Managing a Technical Project Without a Technical Background

Software developers who speak business language and project managers who speak engineering language are nice to have, hard to find, and… not a requirement. Managing a technical project without a technical background requires skills in interpersonal relationships, research, and communication.

As a project manager, here’s how I’ve conquered the fear of not knowing in a technical setting. With these skills, I lead software and product teams to stay true to our process and ship gold, one brick at a time.

Do project managers need technical skills?

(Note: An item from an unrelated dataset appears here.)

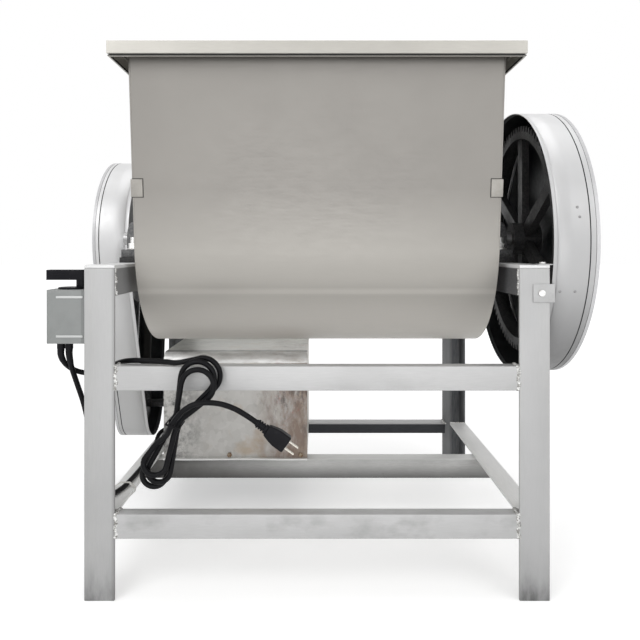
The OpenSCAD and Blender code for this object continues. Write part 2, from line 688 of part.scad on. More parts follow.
lead_route = [
    [-434, 36, 409], [-433, 37, 398], [-428, 46, 384], [-417, 58, 371], [-400, 64, 363],
    [-380, 65, 366], [-362, 58, 376], [-346, 44, 386], [-328, 28, 391], [-306, 17, 392],
    [-284, 12, 391], [-264, 8, 391], [-245, 0, 391], [-228, -6, 392]
];
tail_route = [
    [-237, -43, 284], [-229, -47, 299], [-219, -49, 314], [-206, -50, 327], [-190, -48, 335],
    [-170, -44, 336], [-150, -38, 332], [-130, -32, 323], [-113, -28, 312], [-97, -25, 300]
];
cable_end = [-cover_left, 400, 172];
cable_route = [
    [-420, 36, 409], [-420, 37, 397], [-417, 43, 376], [-411, 52, 346], [-402, 59, 310],
    [-395, 63, 262], [-391, 64, 210], [-390, 68, 168], [-384, 80, 146], [-372, 100, 136],
    [-362, 130, 134], [-358, 180, 134], [-357, 240, 134], [-356, 300, 134], [-353, 350, 138],
    [-349, 382, 150], [-345, 396, 164], [-338, 400, 172], [-329, 400, 172]
];
lead_cuts = 2;

// The spare cord is folded into a hank that hangs in front of the upper front rail
hank_mid = [-226, -9, 300];
hank_lean = 23;
hank_top_len = 108;
hank_low_len = 112;
hank_top_step = 7;
hank_low_step = 13;
hank_top_r = 30;
hank_low_r = 22;
hank_r_step = 1;
hank_pitch = 10.4;
hank_waist = 6;
waist_reach = 12;
hank_turns = 3;
lobe_cuts = 8;
run_cuts = 3;
function mix(p, q, t) = p + (q - p) * t;
function lobe_arc(r, c, wide) = [for (i = [0 : lobe_cuts]) let (t = wide * (2 * i / lobe_cuts - 1))
    [r * sin(t), c + r * cos(t)]];
function lobe(r, len) = let (c = len - r, wide = half_turn / 2 + asin((r - hank_waist) / (c - waist_reach)),
    bow = lobe_arc(r, c, wide), from = [-hank_waist, waist_reach], to = [hank_waist, waist_reach])
    concat([from], [for (i = [1 : run_cuts]) mix(from, bow[0], i / (run_cuts + 1))], bow,
        [for (i = [1 : run_cuts]) mix(bow[lobe_cuts], to, i / (run_cuts + 1))],
        [to, [hank_waist, 0]]);
function hank_turn(k) = concat(lobe(hank_top_r - hank_r_step * k, hank_top_len - hank_top_step * k),
    -1 * lobe(hank_low_r - hank_r_step * k, hank_low_len - hank_low_step * k));
function leaned(p) = [p.x * cos(hank_lean) + p.z * sin(hank_lean), p.y,
    p.z * cos(hank_lean) - p.x * sin(hank_lean)];
hank_flat = [for (k = [0 : hank_turns - 1]) each hank_turn(k)];
turn_points = len(hank_flat) / hank_turns;
hank_first = run_cuts + 3;
hank_last = len(hank_flat) - 4;
hank_points = [for (i = [hank_first : hank_last]) let (p = hank_flat[i])
    hank_mid + leaned([p.x, -hank_pitch * (i - hank_first) / turn_points, p.y])];
lead_points = concat(smooth(lead_route, lead_cuts), [hank_points[0]]);
tail_points = concat([hank_points[len(hank_points) - 1]], smooth(tail_route, lead_cuts));
function path_len(p) = [for (i = [0 : len(p) - 2]) norm(p[i + 1] - p[i])] * [for (i = [0 : len(p) - 2]) 1];
function gap_of(p, skip) = min([for (i = [0 : len(p) - 1], j = [i + skip : 1 : len(p) - 1])
    norm(p[i] - p[j])]) - cord_dia;
echo(hank_gap = gap_of(hank_points, 4));
echo(cord_length = path_len(lead_points) + path_len(hank_points) + path_len(tail_points));

module cord_lead() machine() color(black) tube(lead_points, cord_dia, 8);
module cord_hank() machine() color(black) tube(hank_points, cord_dia, 6);
module cord_tail() machine() color(black) tube(tail_points, cord_dia, 8);
module motor_cable() machine() color(black) tube(smooth(cable_route, lead_cuts),
    motor_cable_dia, 8);

// Wire tie drawn tight round the waist of the hank
tie_t = 1.5;
tie_h = 3;
tie_bite = 0.3;
tie_back = 1.6;
tie_front = 42;
tie_x = hank_waist + cord_dia / 2 - tie_bite;
module cord_tie() machine() color(black) translate([hank_mid.x, hank_mid.y, hank_mid.z])
    rotate([0, hank_lean, 0]) difference() {
        box(-tie_x - tie_t, tie_x + tie_t, -tie_front - tie_t, tie_back + tie_t,
            -tie_h / 2, tie_h / 2);
        box(-tie_x, tie_x, -tie_front, tie_back, -tie_h, tie_h);
    }

// White tie that holds the motor cable on the lower left rail
band_w = 4;
band_y = 150;
band_bulge = 7;
band_mid_x = -360;
function band_loop(g) = let (low = side_rail_top - side_rail_w, slant = tan(half_turn / 8),
    left = -half_w, right = left + side_rail_w, top = side_rail_top + motor_cable_dia + fit) [
        [left - g, low - g], [left + iron_t + slant * g, low - g],
        [right + g, cover_z - slant * g], [right + g, side_rail_top + g],
        [band_mid_x + band_bulge + g, top + g], [band_mid_x - band_bulge - g, top + g],
        [left - g, side_rail_top + g]];
module cable_tie() machine() color("white") translate([0, band_y + band_w, 0]) rotate([90, 0, 0])
    linear_extrude(band_w) difference() {
        polygon(band_loop(fit + tie_t));
        polygon(band_loop(fit));
    }

// Moulded plug with two flat blades
plug_dip = 36;
plug_neck = 20;
plug_len = 40;
plug_w = 30;
plug_t = 20;
plug_nose = 20;
blade_len = 18;
blade_w = 6.5;
blade_t = 1.6;
blade_gap = 12.7;
plug_at = tail_route[len(tail_route) - 1];
module plug_place() machine() translate([plug_at.x, plug_at.y, plug_at.z])
    rotate([0, plug_dip, 0]) children();
module plug_body() color(black) plug_place() {
    rod_x(0, plug_neck, cord_dia + 2 * tie_h);
    translate([plug_neck, 0, 0]) rotate([90, 0, 0]) translate([0, 0, -plug_t / 2])
        linear_extrude(plug_t) polygon([[0, -plug_nose / 2], [plug_len / 3, -plug_w / 2],
            [plug_len, -plug_w / 2], [plug_len, plug_w / 2], [plug_len / 3, plug_w / 2],
            [0, plug_nose / 2]]);
}
module plug_blades() color(zinc) plug_place() {
    for (side = [-1, 1]) translate([plug_neck + plug_len, 0, side * blade_gap / 2])
        box(0, blade_len, -blade_w / 2, blade_w / 2, -blade_t / 2, blade_t / 2);
}

// Trough: a U of thin sheet whose walls lean out a little above the shaft
top_at = [trough_top_half_d, trough_rise];
function wall_foot(r, p) = let (a = atan2(p.y, p.x) - acos(r / norm(p))) r * [cos(a), sin(a)];
module trough_outline(inset, extra) {
    p = [trough_top_half_d - inset, trough_rise];
    f = wall_foot(trough_r - inset, p);
    q = p + extra * unit(p - f);
    a = atan2(f.y, f.x);
    translate(main_at) polygon(concat([[-q.x, q.y], q], arc([0, 0], trough_r - inset, a, -half_turn - a)));
}
rim_z = shaft_z + trough_rise;
module trough_shell() machine() color(stainless)
    along_x(end_plate_t - trough_half_len, trough_half_len - end_plate_t) difference() {
        trough_outline(0, 0);
        trough_outline(sheet_t, over);
    }
bush_r = 30;
bush_w = 12;
module trough_end(side) machine() color(stainless) difference() {
    x = side * trough_half_len;
    along_x(min(x, x - side * end_plate_t), max(x, x - side * end_plate_t)) trough_outline(0, 0);
    translate([0, shaft_y, shaft_z]) rod_x(x - 2 * end_plate_t, x + 2 * end_plate_t, 2 * bush_r - 2 * over);
}
module trough_end_left() trough_end(-1);
module trough_end_right() trough_end(1);
// Rim: a flat flange round the mouth with a lip turned down along its edge
module trough_rim() machine() color(stainless) {
    in_x = trough_half_len - end_plate_t;
    in_y = trough_top_half_d - sheet_t;
    difference() {
        box(-rim_half_len, rim_half_len, shaft_y - rim_half_d, shaft_y + rim_half_d,
            rim_z, rim_z + sheet_t);
        box(-in_x, in_x, shaft_y - in_y, shaft_y + in_y, rim_z - over, rim_z + sheet_t + over);
    }
    difference() {
        box(-rim_half_len, rim_half_len, shaft_y - rim_half_d, shaft_y + rim_half_d,
            rim_z + sheet_t - lip_h, rim_z);
        box(-rim_half_len + sheet_t, rim_half_len - sheet_t, shaft_y - rim_half_d + sheet_t,
            shaft_y + rim_half_d - sheet_t, rim_z - lip_h - over, rim_z + over);
    }
}
// Bushes in the end plates: the trough hangs on the mixing shaft and tips about it
module trough_bushes() machine() color(zinc) translate([0, shaft_y, shaft_z])
    for (side = [-1, 1]) difference() {
        union() {
            x = side * trough_half_len;
            rod_x(min(x, x - side * end_plate_t), max(x, x - side * end_plate_t),
                2 * bush_r - 2 * over);
            rod_x(min(x - side * end_plate_t, x - side * (end_plate_t + bush_w)),
                max(x - side * end_plate_t, x - side * (end_plate_t + bush_w)), 2 * bush_r);
        }
        rod_x(-half_w, half_w, shaft_dia + 2 * run_fit);
    }
// Folded clips over the front corners of the trough
clip_w = 18;
clip_h = 30;
clip_z = 666;
clip_back = 14;
wall_lean = atan2(top_at.x - wall_foot(trough_r, top_at).x, top_at.y - wall_foot(trough_r, top_at).y);
clip_y = shaft_y - wall_foot(trough_r, top_at).x
    - (clip_z - shaft_z - wall_foot(trough_r, top_at).y) * tan(wall_lean);
module corner_clips() machine() color(stainless) for (side = [-1, 1])
    translate([side * trough_half_len, clip_y, clip_z]) mirror([side > 0 ? 1 : 0, 0, 0])
        rotate([wall_lean, 0, 0]) {
            box(-tab_t, clip_w, -tab_t, 0, 0, clip_h);
            box(-tab_t, 0, 0, clip_back, 0, clip_h);
        }

leg_front_left();
leg_front_right();
leg_back_left();
leg_back_right();
top_rail_left();
top_rail_right();
low_rail_left();
low_rail_right();
front_mid_rail();
front_low_rail();
motor_rail();
back_low_rail();
back_mid_rail();
bearing_plates();
main_bearing_left();
main_bearing_right();
gear_bearing_left();
gear_bearing_right();
bearing_bolts();
gear_guard_band();
gear_guard_cap();
belt_guard_band();
belt_guard_cap();
guard_tabs();
guard_screws();
motor_body();
motor_fan_cover();
motor_feet();
motor_cover();
cover_cleats();
cover_screws();
drive_belt();
switch_box();
switch_lid();
switch_boss();
cable_glands();
motor_cable();
cable_tie();
cord_lead();
cord_hank();
cord_tail();
cord_tie();
plug_body();
plug_blades();
trough_shell();
trough_end_left();
trough_end_right();
trough_rim();
trough_bushes();
corner_clips();
mixing_shaft();
kneading_arms();
main_gear();
shaft_collars();
gear_shaft();
pinion();
big_pulley();
motor_shaft();
small_pulley();
switch_handle();
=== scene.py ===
"""Horizontal dough mixer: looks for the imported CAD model."""
import math

import bpy
from mathutils import Matrix, Vector


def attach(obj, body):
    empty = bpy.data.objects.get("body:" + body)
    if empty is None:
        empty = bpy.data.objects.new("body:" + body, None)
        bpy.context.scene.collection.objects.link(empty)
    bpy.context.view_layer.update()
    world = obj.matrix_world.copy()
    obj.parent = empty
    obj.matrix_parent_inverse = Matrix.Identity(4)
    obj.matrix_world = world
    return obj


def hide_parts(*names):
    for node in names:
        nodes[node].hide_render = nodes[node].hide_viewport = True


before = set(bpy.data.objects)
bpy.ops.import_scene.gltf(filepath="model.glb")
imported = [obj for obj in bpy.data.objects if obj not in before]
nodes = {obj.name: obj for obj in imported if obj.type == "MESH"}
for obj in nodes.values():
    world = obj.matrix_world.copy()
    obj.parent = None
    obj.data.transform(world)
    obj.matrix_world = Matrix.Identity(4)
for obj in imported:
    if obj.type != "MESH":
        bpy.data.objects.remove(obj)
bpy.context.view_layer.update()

# Camera. It stands a good metre in front of the legs, about as high as the shafts, and looks level
# along +Y; the shift puts the machine where the photograph has it.
camera_data = bpy.data.cameras.new("camera")
camera = bpy.data.objects.new("camera", camera_data)
bpy.context.scene.collection.objects.link(camera)
camera.location = (0.009, -1.387, 0.579)
camera.rotation_euler = (math.pi / 2, 0, 0)
camera_data.lens = 36
camera_data.sensor_width = 36
camera_data.shift_x = 0.0047
camera_data.shift_y = -0.1125
bpy.context.scene.camera = camera

# Mains cord. Black rubber-sheathed cable, 9 mm thick: out of the switch box's left gland, over the
# upper front rail, folded into a hank with a tie round its waist, and on to a moulded plug.


def row(x, y, z):
    """A point in millimetres from the middle of the legs' front, as one of the shared frame."""
    return Vector(((x + 9) / 1000, (y - 338) / 1000, z / 1000))


def rounded(points, cuts):
    """A smooth line through the points, each span cut into equal steps."""
    line = []
    for i in range(len(points) - 1):
        a, b = points[max(i - 1, 0)], points[i]
        c, d = points[i + 1], points[min(i + 2, len(points) - 1)]
        for k in range(cuts):
            t = k / cuts
            line.append(0.5 * (2 * b + (c - a) * t + (2 * a - 5 * b + 4 * c - d) * t ** 2
                               + (3 * b - a - 3 * c + d) * t ** 3))
    return line + [points[-1]]


def hank_lobe(bend, reach, sign, swing):
    """One half of a turn: out from the waist, round the bend and back, swung a few degrees."""
    waist, waist_reach = 6, 12
    centre = reach - bend
    wide = math.radians(90) + math.asin((bend - waist) / (centre - waist_reach))
    bow = [Vector((bend * math.sin(wide * (i / 4 - 1)),
                   centre + bend * math.cos(wide * (i / 4 - 1)))) for i in range(9)]
    start, end = Vector((-waist, waist_reach)), Vector((waist, waist_reach))
    points = [start] + [start.lerp(bow[0], i / 4) for i in (1, 2, 3)] + bow
    points += [bow[-1].lerp(end, i / 4) for i in (1, 2, 3)] + [end, Vector((waist, 0))]
    sway = Matrix.Rotation(math.radians(swing), 2)
    return [sign * (sway @ p) for p in points]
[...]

As I look around my Revelry PM Krewe, we’re at half-and-half. Some of our project managers come from an engineering background, and the others come from a product background. Do technical skills afford the developers-turned-PMs a clear advantage in managing technical projects? After all, an inside-baseball knowledge of code lingo and jargon can help you communicate with the developers.

Then again, you’re nearly always going to be managing communication with an external product owner. And perhaps, a non-technical approach can help to see the issue from the point of view of the end user.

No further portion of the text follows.